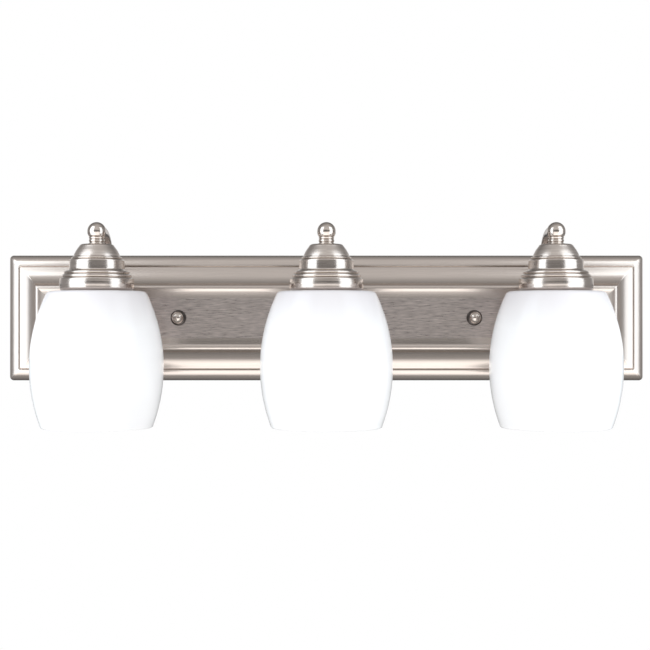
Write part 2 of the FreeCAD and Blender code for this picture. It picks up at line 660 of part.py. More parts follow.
def all_nodes():
    nodes = {
        "backplate": backplate(),
        "mounting_strap": mounting_strap(),
        "mounting_screws": mounting_screws(),
        "screw_lock_nuts": screw_lock_nuts(),
        "ground_screw": ground_screw(),
        "ground_wire": ground_wire(),
        "arm_washers": arm_washers(),
        "arm_nuts": arm_nuts(),
        "nipples": nipples(),
        "cup_nuts": cup_nuts(),
        "holder_contacts": holder_contacts(),
        "black_leads": leads(-NUT_X, SIDE_DEPTHS[0], -1),
        "white_leads": leads(NUT_X, SIDE_DEPTHS[1], 1),
        "hot_wire_nut": wire_nut(-NUT_X, 8.3),
        "neutral_wire_nut": wire_nut(NUT_X, 7.1),
        "ground_wire_nut": wire_nut(GROUND_X, GROUND_DEPTH),
    }
    for side, x in SIDES.items():
        nodes[f"cap_nut_{side}"] = cap_nut(x)
        nodes[f"cap_washer_{side}"] = cap_washer(x)
    makers = [arm, arm_collar, ball_hub, neck_collar, cup, holder_cap, holder_body, holder_shell,
              shade, shade_ring, lamp_glass, lamp_base, lamp_insulator]
    for side, x in LAMPS.items():
        for maker in makers:
            nodes[f"{maker.__name__}_{side}"] = maker(x)
    return nodes


def main():
    os.makedirs("parts", exist_ok=True)
    for name, shape in sorted(all_nodes().items()):
        if not shape.isValid() or shape.Volume <= 0 or not shape.Solids:
            print("bad shape:", name, shape.isValid(), shape.Volume, len(shape.Solids))
        shape.exportStep(f"parts/{name}.step")


main()
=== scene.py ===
"""Looks for the three-lamp vanity light bar: nickel, opal glass, lamps and fastenings, camera and light."""

import math

import bmesh
import bpy
from mathutils import Matrix, Vector


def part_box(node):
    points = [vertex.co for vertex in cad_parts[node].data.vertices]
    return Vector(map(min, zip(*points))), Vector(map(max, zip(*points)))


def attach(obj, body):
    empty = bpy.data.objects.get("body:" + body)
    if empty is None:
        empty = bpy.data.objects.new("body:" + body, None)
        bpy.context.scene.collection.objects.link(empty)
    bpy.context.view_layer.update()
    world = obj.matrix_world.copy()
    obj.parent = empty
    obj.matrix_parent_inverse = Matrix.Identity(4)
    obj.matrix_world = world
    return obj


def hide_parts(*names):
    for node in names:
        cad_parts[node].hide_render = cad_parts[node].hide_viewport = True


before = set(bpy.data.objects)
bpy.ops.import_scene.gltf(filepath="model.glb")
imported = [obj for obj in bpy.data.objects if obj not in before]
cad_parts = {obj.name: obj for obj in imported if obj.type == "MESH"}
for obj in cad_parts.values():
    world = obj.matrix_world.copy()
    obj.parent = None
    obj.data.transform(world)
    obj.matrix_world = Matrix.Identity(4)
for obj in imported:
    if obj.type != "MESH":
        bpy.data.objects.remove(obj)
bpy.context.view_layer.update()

# Sizes are in metres. A turned piece's outline is in millimetres, as (radius, height) from its own foot,
# top or back, and a step of four numbers is an arc through its first point to its second.
MM = 0.001
UNITS = ("left", "centre", "right")
SIDES = ("left", "right")
SEGMENTS = 96


# ---------------------------------------------------------------- outlines and meshes

def arc_points(start, middle, end, spacing=math.radians(5)):
    """Points on the circle through three points, without the first."""
    (ax, ay), (bx, by), (cx, cy) = start, middle, end
    d = 2 * (ax * (by - cy) + bx * (cy - ay) + cx * (ay - by))
    if abs(d) < 1e-12:
        return [end]
    a2, b2, c2 = ax * ax + ay * ay, bx * bx + by * by, cx * cx + cy * cy
    ux = (a2 * (by - cy) + b2 * (cy - ay) + c2 * (ay - by)) / d
    uy = (a2 * (cx - bx) + b2 * (ax - cx) + c2 * (bx - ax)) / d
    radius = math.hypot(ax - ux, ay - uy)
    first = math.atan2(ay - uy, ax - ux)
    turn = (math.atan2(cy - uy, cx - ux) - first) % math.tau
    if (math.atan2(by - uy, bx - ux) - first) % math.tau > turn:
        turn -= math.tau
    count = max(2, math.ceil(abs(turn) / spacing))
    angles = [first + turn * step / count for step in range(1, count + 1)]
    return [(ux + radius * math.cos(angle), uy + radius * math.sin(angle)) for angle in angles]


def follow(steps):
    """All the points of an outline, its arcs divided finely."""
    points = [tuple(steps[0])]
    for step in steps[1:]:
        if len(step) == 2:
            points.append(tuple(step))
        else:
            points += arc_points(points[-1], step[:2], step[2:])
    return points


def eased(points, radius, closed=True):
    """The same outline with each sharp corner rounded, as a finished edge is. A corner that turns less
    than smooth, or that is on the axis, stays as it is."""
    smooth, most = math.radians(22), 0.35
    result = []
    count = len(points)
    for index, here in enumerate(points):
        if not closed and index in (0, count - 1):
            result.append(here)
            continue
        before = Vector(points[index - 1]) - Vector(here)
        after = Vector(points[(index + 1) % count]) - Vector(here)
        if min(before.length, after.length) < 1e-9:
            continue
        on_axis = abs(here[0]) < 1e-9
        turn = math.pi - before.angle(after)
        if turn < smooth or on_axis:
            result.append(here)
            continue
        reach = min(radius, most * before.length, most * after.length)
        begin = Vector(here) + before.normalized() * reach
        end = Vector(here) + after.normalized() * reach
        for share in (0.0, 0.5, 1.0):
            flat = begin.lerp(end, share)
            bulge = (Vector(here) - (begin + end) / 2) * (0.5 if share == 0.5 else 0.0)
            result.append(tuple(flat + bulge))
    return result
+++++
WORK INSTRUCTIONS: Output the whole listing above again, word for word.

TASK ANSWER:
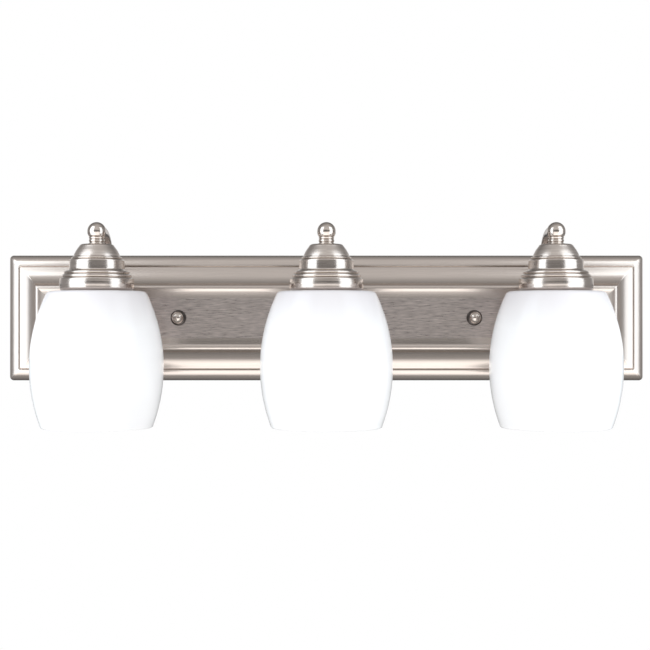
Write part 2 of the FreeCAD and Blender code for this picture. It picks up at line 660 of part.py. More parts follow.
def all_nodes():
    nodes = {
        "backplate": backplate(),
        "mounting_strap": mounting_strap(),
        "mounting_screws": mounting_screws(),
        "screw_lock_nuts": screw_lock_nuts(),
        "ground_screw": ground_screw(),
        "ground_wire": ground_wire(),
        "arm_washers": arm_washers(),
        "arm_nuts": arm_nuts(),
        "nipples": nipples(),
        "cup_nuts": cup_nuts(),
        "holder_contacts": holder_contacts(),
        "black_leads": leads(-NUT_X, SIDE_DEPTHS[0], -1),
        "white_leads": leads(NUT_X, SIDE_DEPTHS[1], 1),
        "hot_wire_nut": wire_nut(-NUT_X, 8.3),
        "neutral_wire_nut": wire_nut(NUT_X, 7.1),
        "ground_wire_nut": wire_nut(GROUND_X, GROUND_DEPTH),
    }
    for side, x in SIDES.items():
        nodes[f"cap_nut_{side}"] = cap_nut(x)
        nodes[f"cap_washer_{side}"] = cap_washer(x)
    makers = [arm, arm_collar, ball_hub, neck_collar, cup, holder_cap, holder_body, holder_shell,
              shade, shade_ring, lamp_glass, lamp_base, lamp_insulator]
    for side, x in LAMPS.items():
        for maker in makers:
            nodes[f"{maker.__name__}_{side}"] = maker(x)
    return nodes


def main():
    os.makedirs("parts", exist_ok=True)
    for name, shape in sorted(all_nodes().items()):
        if not shape.isValid() or shape.Volume <= 0 or not shape.Solids:
            print("bad shape:", name, shape.isValid(), shape.Volume, len(shape.Solids))
        shape.exportStep(f"parts/{name}.step")


main()
=== scene.py ===
"""Looks for the three-lamp vanity light bar: nickel, opal glass, lamps and fastenings, camera and light."""

import math

import bmesh
import bpy
from mathutils import Matrix, Vector


def part_box(node):
    points = [vertex.co for vertex in cad_parts[node].data.vertices]
    return Vector(map(min, zip(*points))), Vector(map(max, zip(*points)))


def attach(obj, body):
    empty = bpy.data.objects.get("body:" + body)
    if empty is None:
        empty = bpy.data.objects.new("body:" + body, None)
        bpy.context.scene.collection.objects.link(empty)
    bpy.context.view_layer.update()
    world = obj.matrix_world.copy()
    obj.parent = empty
    obj.matrix_parent_inverse = Matrix.Identity(4)
    obj.matrix_world = world
    return obj


def hide_parts(*names):
    for node in names:
        cad_parts[node].hide_render = cad_parts[node].hide_viewport = True


before = set(bpy.data.objects)
bpy.ops.import_scene.gltf(filepath="model.glb")
imported = [obj for obj in bpy.data.objects if obj not in before]
cad_parts = {obj.name: obj for obj in imported if obj.type == "MESH"}
for obj in cad_parts.values():
    world = obj.matrix_world.copy()
    obj.parent = None
    obj.data.transform(world)
    obj.matrix_world = Matrix.Identity(4)
for obj in imported:
    if obj.type != "MESH":
        bpy.data.objects.remove(obj)
bpy.context.view_layer.update()

# Sizes are in metres. A turned piece's outline is in millimetres, as (radius, height) from its own foot,
# top or back, and a step of four numbers is an arc through its first point to its second.
MM = 0.001
UNITS = ("left", "centre", "right")
SIDES = ("left", "right")
SEGMENTS = 96


# ---------------------------------------------------------------- outlines and meshes

def arc_points(start, middle, end, spacing=math.radians(5)):
    """Points on the circle through three points, without the first."""
    (ax, ay), (bx, by), (cx, cy) = start, middle, end
    d = 2 * (ax * (by - cy) + bx * (cy - ay) + cx * (ay - by))
    if abs(d) < 1e-12:
        return [end]
    a2, b2, c2 = ax * ax + ay * ay, bx * bx + by * by, cx * cx + cy * cy
    ux = (a2 * (by - cy) + b2 * (cy - ay) + c2 * (ay - by)) / d
    uy = (a2 * (cx - bx) + b2 * (ax - cx) + c2 * (bx - ax)) / d
    radius = math.hypot(ax - ux, ay - uy)
    first = math.atan2(ay - uy, ax - ux)
    turn = (math.atan2(cy - uy, cx - ux) - first) % math.tau
    if (math.atan2(by - uy, bx - ux) - first) % math.tau > turn:
        turn -= math.tau
    count = max(2, math.ceil(abs(turn) / spacing))
    angles = [first + turn * step / count for step in range(1, count + 1)]
    return [(ux + radius * math.cos(angle), uy + radius * math.sin(angle)) for angle in angles]


def follow(steps):
    """All the points of an outline, its arcs divided finely."""
    points = [tuple(steps[0])]
    for step in steps[1:]:
        if len(step) == 2:
            points.append(tuple(step))
        else:
            points += arc_points(points[-1], step[:2], step[2:])
    return points


def eased(points, radius, closed=True):
    """The same outline with each sharp corner rounded, as a finished edge is. A corner that turns less
    than smooth, or that is on the axis, stays as it is."""
    smooth, most = math.radians(22), 0.35
    result = []
    count = len(points)
    for index, here in enumerate(points):
        if not closed and index in (0, count - 1):
            result.append(here)
            continue
        before = Vector(points[index - 1]) - Vector(here)
        after = Vector(points[(index + 1) % count]) - Vector(here)
        if min(before.length, after.length) < 1e-9:
            continue
        on_axis = abs(here[0]) < 1e-9
        turn = math.pi - before.angle(after)
        if turn < smooth or on_axis:
            result.append(here)
            continue
        reach = min(radius, most * before.length, most * after.length)
        begin = Vector(here) + before.normalized() * reach
        end = Vector(here) + after.normalized() * reach
        for share in (0.0, 0.5, 1.0):
            flat = begin.lerp(end, share)
            bulge = (Vector(here) - (begin + end) / 2) * (0.5 if share == 0.5 else 0.0)
            result.append(tuple(flat + bulge))
    return result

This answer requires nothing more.